E badate bene, saremmo di fronte al normale modo di operare di un qualsiasi finanziatore, non avendo tutto ciò niente a che fare con sovranismo, nazionalismo, populismo o altra posizione ideologica, che spinga verso una ostilità più o meno preconcetta verso le istituzioni europee: questo è il mercato finanziario, bellezze, e così funziona da sempre, diversamente, staremmo parlando di un “quasi” contributo a fondo perduto, di una regalia.
Se, poi, si osserva l’esito delle emissioni di titoli del debito pubblico italiano che continuano ad essere effettuate in questi mesi con risultati più che positivi (emissioni tutte collocate senza particolari problemi ed a tassi assolutamente contenuti e vantaggiosi), si può constatare come l’Italia goda ancora di una certa credibilità finanziaria sui mercati (si potrebbe dire, in termine tecnico, di un rating creditizio accettabile): e allora, siamo sicuri che valga la pena andarci a
“sottomettere” alle richieste, pur legittime e doverose a tutela del proprio credito, di un solo finanziatore, quando possiamo benissimo finanziarci accedendo ad un mercato ampio e numeroso, che ovviamente non sarà così “presente” come invece deve essere l’unico fornitore di capitali.
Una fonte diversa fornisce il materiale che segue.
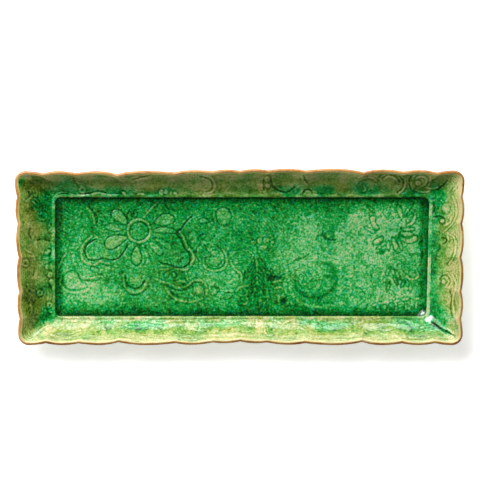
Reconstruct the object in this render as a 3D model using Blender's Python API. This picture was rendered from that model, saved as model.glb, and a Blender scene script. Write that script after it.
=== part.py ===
"""An oblong glazed stoneware serving tray with a scalloped rim.

Metres, +Z up, +X along the tray. The origin is on the table, under the middle of the tray.

The tray is one fired piece. It is modelled as the clay and as the coats fused to it: the pressed body, the
foot ring luted under it, the glaze pooled in the well, the glaze on the inner walls, the glaze outside them,
and the iron-brown band on the lip. Each is a loft through rings of points. A ring blends the rim's outline
into the well's outline, so the walls grow wider towards the ends, and the scallops fade on the way down.
"""

import math

import bmesh
import bpy

TRAY_NAME = "serving_tray"

# Rim and well in plan.
RIM_HALF_LENGTH = 0.1766
RIM_HALF_WIDTH = 0.0694
RIM_CORNER = 0.0085
WELL_HALF_LENGTH = 0.1482
WELL_HALF_WIDTH = 0.0479
WELL_CORNER = 0.005
WELL_CENTRE = (0.0012, 0.00025)
SMALLEST_CORNER = 0.0015

# The ends lean a little, as firing left them: how far the +Y corner stands out past the -Y corner, halved.
RIM_LEAN_RIGHT = 0.0009
RIM_LEAN_LEFT = 0.0015
WELL_LEAN_RIGHT = 0.0012
# The long sides bow: as (height of the bow, its middle, its reach, what is added all along).
BACK_BOW = (0.0021, 0.055, 0.095, -0.0013)  # at +Y
FRONT_BOW = (-0.0018, 0.0, 0.028, 0.0)  # at -Y
# The middle of the rim's box, which the leaning ends and bowed sides move off the outline's own middle.
BOX_MIDDLE = (-0.00026, 0.0003)

# Scallops: the valleys on half a side, as (distance from the side's middle, depth).
SIDE_VALLEYS = ((0.0, 0.0012), (0.0213, 0.0012), (0.0513, 0.0016), (0.097, 0.0026),
                (0.1286, 0.0015), (0.1546, 0.0017))
END_VALLEYS = ((0.0, 0.0019), (0.027, 0.0015), (0.0485, 0.0015))
LOBE_FULLNESS = 0.8
SCALLOP_FADE = 0.7  # the part of the wall's width over which the scallops die out
LOBE_STEPS = 3
CORNER_STEPS = 4

# Heights of the clay.
FOOT_HEIGHT = 0.0025
UNDERSIDE = 0.0028
CLAY_FLOOR = 0.0072
CLAY_LEDGE = 0.0100
CLAY_LIP = 0.0252
TRAY_HEIGHT = 0.0270

# Coats, and the gap that keeps neighbouring solids apart.
GAP = 0.0003
COAT_NEAR = 0.0004
COAT_FAR = 0.0011
WELL_COAT = 0.0007

# Widths across the wall.
LIP_OUTSIDE = 0.0012  # the clay lip's outer edge, in from the rim's outline
LIP_INSIDE = 0.0033
BAND_WIDTH = 0.0032
FOOT_OUTSIDE = 0.003  # the foot ring's outer edge, in from the well's outline
FOOT_WIDTH = 0.007
FOOT_CHAMFER = 0.0006
WELL_COAT_INSET = 0.0020

WALL_WIDTH = RIM_HALF_WIDTH - WELL_HALF_WIDTH


def mix(first, second, share):
    return first * (1.0 - share) + second * share


# --- outlines ---------------------------------------------------------------------------------------------

def scallop_depth(distance, valleys, straight):
    """How far the edge lies in from the crest line, at a distance from the middle of a side."""
    distance = abs(distance)
    for (near, near_depth), (far, far_depth) in zip(valleys, valleys[1:]):
        if distance <= far:
            share = (distance - near) / (far - near)
            return mix(near_depth, far_depth, share) * (1.0 - math.sin(math.pi * share) ** LOBE_FULLNESS)
    last, last_depth = valleys[-1]
    share = min((distance - last) / (straight - last), 1.0)
    return last_depth * (1.0 - math.sin(0.5 * math.pi * share) ** LOBE_FULLNESS)


def bow(x, at_back):
    """How far a long side stands out from the outline at x."""
    height, middle, reach, all_along = BACK_BOW if at_back else FRONT_BOW
    return height * math.exp(-((x - middle) / reach) ** 2) + all_along


def side_stops(valleys, straight):
    """Places along a whole side's straight stretch, with LOBE_STEPS steps to each lobe."""
    edges = [place for place, depth in valleys] + [straight]
    half = [mix(near, far, step / LOBE_STEPS)
            for near, far in zip(edges, edges[1:]) for step in range(LOBE_STEPS)] + [straight]
    return [-place for place in reversed(half[1:])] + half


def ring_stations():
    """Every point of a ring, anticlockwise: (side, reach, turn, depth).

    Sides 0 to 3 face +X, +Y, -X and -Y. reach runs from -1 to 1 along the straight stretch, turn from 0 to 1
    round the corner that follows it, and depth is the scallop's depth at the rim.
    """
    stations = []
    for side in range(4):
        at_end = side % 2 == 0
        valleys = END_VALLEYS if at_end else SIDE_VALLEYS
        straight = (RIM_HALF_WIDTH if at_end else RIM_HALF_LENGTH) - RIM_CORNER
        for place in side_stops(valleys, straight):
            stations.append((side, place / straight, 0.0, scallop_depth(place, valleys, straight)))
        for step in range(1, CORNER_STEPS):
            stations.append((side, 1.0, step / CORNER_STEPS, 0.0))
    return stations


STATIONS = ring_stations()


def plan_point(station, blend, inset):
    """A station's place in plan: blend 0 is the rim's outline and 1 the well's, then moved inwards by inset."""
    side, reach, turn, depth = station
    half_length = mix(RIM_HALF_LENGTH, WELL_HALF_LENGTH, blend) - inset
    half_width = mix(RIM_HALF_WIDTH, WELL_HALF_WIDTH, blend) - inset
    corner = max(mix(RIM_CORNER, WELL_CORNER, blend) - inset, SMALLEST_CORNER)
    outward, along = (half_length, half_width) if side % 2 == 0 else (half_width, half_length)
    angle = 0.5 * math.pi * turn
    out = outward - corner * (1.0 - math.cos(angle))
    out -= depth * max(1.0 - blend / SCALLOP_FADE, 0.0)
    ahead = reach * (along - corner) + corner * math.sin(angle)

    turned = 0.5 * math.pi * side
    x = out * math.cos(turned) - ahead * math.sin(turned)
    y = out * math.sin(turned) + ahead * math.cos(turned)
    lean = mix(RIM_LEAN_RIGHT, WELL_LEAN_RIGHT, blend) if x > 0.0 else -mix(RIM_LEAN_LEFT, 0.0, blend)
    lean_x = lean * abs(x) / half_length * y / half_width
    bow_y = bow(x, y > 0.0) * (1.0 - blend) * y / half_width
    return (x + lean_x + WELL_CENTRE[0] * blend - BOX_MIDDLE[0],
            y + bow_y + WELL_CENTRE[1] * blend - BOX_MIDDLE[1])


def ring(blend, inset, height):
    return [(*plan_point(station, blend, inset), height) for station in STATIONS]


# --- sections: lists of (blend, inset, height), going up the outside, over the lip and down the inside -------

def outer_wall():
    """The clay's outer face, from the underside's edge to the top of the lip."""
    return [(1.00, -0.0015, UNDERSIDE),
            (1.00, -0.0032, 0.0044),
            (0.62, 0.0005, 0.0098),
            (0.32, 0.0008, 0.0162),
            (0.06, 0.0011, 0.0218),
            (0.00, LIP_OUTSIDE, CLAY_LIP)]


def inner_wall():
    """The clay's inner face: a hollow curve from the lip to the ledge, then the step down to the floor."""
    curve = [(0.20, 0.0219), (0.45, 0.0165), (0.72, 0.0120), (0.92, 0.0103)]
    return ([(0.0, LIP_INSIDE, CLAY_LIP)]
            + [(blend, LIP_INSIDE * (1.0 - blend), height) for blend, height in curve]
            + [(1.0, -0.0008, CLAY_LEDGE), (1.0, 0.0006, CLAY_FLOOR)])


def offset(section, distance):
    """The section moved out of the clay by a distance, measured across the wall of a long side."""
    across = [(blend * WALL_WIDTH + inset, height) for blend, inset, height in section]
    moved = []
    for index, (blend, inset, height) in enumerate(section):
        before = across[max(index - 1, 0)]
        after = across[min(index + 1, len(across) - 1)]
        inward, up = after[0] - before[0], after[1] - before[1]
        length = math.hypot(inward, up)
        moved.append((blend, inset - distance * up / length, height + distance * inward / length))
    return moved


def coat(section):
    """A closed section of a coat that follows the clay's section."""
    return offset(section, COAT_FAR) + offset(section, COAT_NEAR)[::-1]


# --- building --------------------------------------------------------------------------------------------

def make_material(name, colour, roughness):
    material = bpy.data.materials.new(name)
    material.use_nodes = True
    shader = material.node_tree.nodes["Principled BSDF"]
    shader.inputs["Base Color"].default_value = (*colour, 1.0)
    shader.inputs["Roughness"].default_value = roughness
    shader.inputs["Metallic"].default_value = 0.0
    material.diffuse_color = (*colour, 1.0)
    return material


def loft(name, section, material, collection, capped=False):
    """A solid through the section's rings: capped at its first and last ring, or closed on itself."""
    shape = bmesh.new()
    rows = [[shape.verts.new(point) for point in ring(*station)] for station in section]
    pairs = list(zip(rows, rows[1:]))
    if capped:
        shape.faces.new(rows[0][::-1])
        shape.faces.new(rows[-1])
    else:
        pairs.append((rows[-1], rows[0]))
    for row, next_row in pairs:
        for index, vertex in enumerate(row):
            following = (index + 1) % len(row)
            shape.faces.new((vertex, row[following], next_row[following], next_row[index]))
    mesh = bpy.data.meshes.new(name)
    shape.to_mesh(mesh)
    shape.free()
    mesh.shade_smooth()
    mesh.set_sharp_from_angle(angle=math.radians(35.0))
    mesh.materials.append(material)
    solid = bpy.data.objects.new(name, mesh)
    collection.objects.link(solid)
    return solid


def build_body(collection):
    clay = make_material("fired_clay", (0.42, 0.27, 0.14), 0.75)
    loft("stoneware_body", outer_wall() + inner_wall(), clay, collection, capped=True)


def build_foot(collection):
    bare = make_material("bare_foot_clay", (0.50, 0.33, 0.19), 0.85)
    outside, inside = FOOT_OUTSIDE, FOOT_OUTSIDE + FOOT_WIDTH
    section = [(1.0, outside + FOOT_CHAMFER, 0.0),
               (1.0, outside, FOOT_CHAMFER),
               (1.0, outside, FOOT_HEIGHT),
               (1.0, inside, FOOT_HEIGHT),
               (1.0, inside, FOOT_CHAMFER),
               (1.0, inside - FOOT_CHAMFER, 0.0)]
    loft("foot_ring", section, bare, collection)


def build_well_glaze(collection):
    emerald = make_material("emerald_glaze", (0.01, 0.28, 0.07), 0.12)
    bottom = CLAY_FLOOR + GAP
    section = [(1.0, WELL_COAT_INSET, bottom), (1.0, WELL_COAT_INSET, bottom + WELL_COAT)]
    loft("well_glaze", section, emerald, collection, capped=True)


def build_wall_glaze(collection):
    leaf_green = make_material("leaf_green_glaze", (0.26, 0.42, 0.12), 0.14)
    loft("wall_glaze", coat(inner_wall()), leaf_green, collection)


def build_outer_glaze(collection):
    olive = make_material("olive_glaze", (0.16, 0.24, 0.06), 0.18)
    clay = outer_wall()
    glaze_line = tuple(mix(low, high, 0.3) for low, high in zip(clay[1], clay[2]))
    loft("outer_glaze", coat([glaze_line] + clay[2:]), olive, collection)


def build_rim_band(collection):
    amber = make_material("iron_brown_band", (0.55, 0.27, 0.06), 0.25)
    bottom = CLAY_LIP + GAP
    shoulder = mix(bottom, TRAY_HEIGHT, 0.6)
    section = [(0.0, 0.16 * BAND_WIDTH, bottom),
               (0.0, 0.0, mix(bottom, TRAY_HEIGHT, 0.4)),
               (0.0, 0.28 * BAND_WIDTH, TRAY_HEIGHT),
               (0.0, 0.64 * BAND_WIDTH, TRAY_HEIGHT),
               (0.0, BAND_WIDTH, shoulder),
               (0.0, BAND_WIDTH, bottom)]
    loft("rim_band", section, amber, collection)


def main():
    for old in list(bpy.data.objects):
        bpy.data.objects.remove(old, do_unlink=True)
    tray = bpy.data.collections.new(TRAY_NAME)
    bpy.context.scene.collection.children.link(tray)
    build_body(tray)
    build_foot(tray)
    build_well_glaze(tray)
    build_wall_glaze(tray)
    build_outer_glaze(tray)
    build_rim_band(tray)


main()
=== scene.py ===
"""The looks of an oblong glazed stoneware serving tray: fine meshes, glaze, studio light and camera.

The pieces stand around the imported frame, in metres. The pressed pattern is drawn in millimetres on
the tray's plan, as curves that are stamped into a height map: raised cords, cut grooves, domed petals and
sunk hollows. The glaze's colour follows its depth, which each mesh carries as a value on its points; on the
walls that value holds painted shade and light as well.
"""

import math

import bpy
import numpy as np
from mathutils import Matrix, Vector


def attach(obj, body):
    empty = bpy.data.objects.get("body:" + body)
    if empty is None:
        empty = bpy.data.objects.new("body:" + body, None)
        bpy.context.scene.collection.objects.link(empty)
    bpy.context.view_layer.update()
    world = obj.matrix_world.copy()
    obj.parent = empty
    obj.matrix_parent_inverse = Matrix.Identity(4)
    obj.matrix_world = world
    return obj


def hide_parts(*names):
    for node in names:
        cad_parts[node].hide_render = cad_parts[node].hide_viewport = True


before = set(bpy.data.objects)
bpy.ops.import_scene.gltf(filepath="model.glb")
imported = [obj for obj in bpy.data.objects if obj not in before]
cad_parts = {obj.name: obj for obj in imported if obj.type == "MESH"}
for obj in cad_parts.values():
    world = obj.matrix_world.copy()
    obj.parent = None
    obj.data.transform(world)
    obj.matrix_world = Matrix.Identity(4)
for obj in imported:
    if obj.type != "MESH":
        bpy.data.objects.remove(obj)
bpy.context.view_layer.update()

MM = 0.001

# --- the tray's plan, as in the frame -------------------------------------------------------------

RIM_HALF_LENGTH, RIM_HALF_WIDTH, RIM_CORNER = 0.1766, 0.0694, 0.0085
WELL_HALF_LENGTH, WELL_HALF_WIDTH, WELL_CORNER = 0.1482, 0.0479, 0.005
WELL_CENTRE = (0.0012, 0.00025)
BOX_MIDDLE = (-0.00026, 0.0003)  # of the plan as drawn, which the frame moves to the origin
SMALLEST_CORNER = 0.0015
RIM_LEAN_RIGHT, RIM_LEAN_LEFT, WELL_LEAN_RIGHT = 0.0009, 0.0015, 0.0012
# how far a long side bows at most, where, over what reach, and how far all of it is moved
BACK_BOW = (0.0021, 0.055, 0.095, -0.0013)
FRONT_BOW = (-0.0018, 0.0, 0.028, 0.0)
# the valleys between the scallops: distance from the side's middle, and depth
SIDE_VALLEYS = ((0.0, 0.0012), (0.0213, 0.0012), (0.0513, 0.0016), (0.097, 0.0026),
                (0.1286, 0.0015), (0.1546, 0.0017))
END_VALLEYS = ((0.0, 0.0019), (0.027, 0.0015), (0.0485, 0.0015))
LOBE_FULLNESS = 0.8
SCALLOP_FADE = 0.7  # the blend from rim to well at which the scallops have died out

FLOOR = 0.0082  # of the well, on top of its glaze
RIM_TOP = 0.0270
UNDERSIDE = 0.0028  # of the clay body, inside the foot ring


def mix(first, second, share):
    """The first at a share of 0 and the second at 1."""
    return first * (1.0 - share) + second * share


def smoothstep(low, high, value):
    share = np.clip((value - low) / (high - low), 0.0, 1.0)
    return share * share * (3.0 - 2.0 * share)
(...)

E non parliamo di minori tassi di interesse, perché, gioco forza, ricorrendo al MES, si passa per una “doppia intermediazione”: il MES, infatti, per poter erogare i capitali si deve a sua volta far finanziarie e, anche se non paga interessi passivi ai suoi soci che gli forniscono le risorse, ha comunque una struttura da tenere in piedi, con conseguenti costi da scaricare sui propri debitori. La “doppia intermediazione” è il meccanismo che rende le banche necessariamente più costose del ricorso diretto al mercato, mediante emissioni obbligazionarie. Senza considerare che allo stato attuale, sui mercati finanziari, le differenze di tasso si misurano in centesimi percentuali: ma quand’anche i BTP fossero più costosi dello 0,01% rispetto al prestito MES (e abbiamo cercato di dimostrare che non può ragionevolmente essere così), le altre considerazioni sopra espresse spingono chiaramente ad evitare quest’ultimo.
Quindi, anche in termini di costi, i titoli del debito pubblico sono più economici del prestito MES, o se volete una visione più ampia non solamente economicista, i titoli del debito pubblico, a parità di costo, portano con sé più benefici. La finanza ha regole precise che non possono essere assoggettate alle polemiche politiche: non conta essere europeisti o sovranisti, conta come usare al meglio i capitali.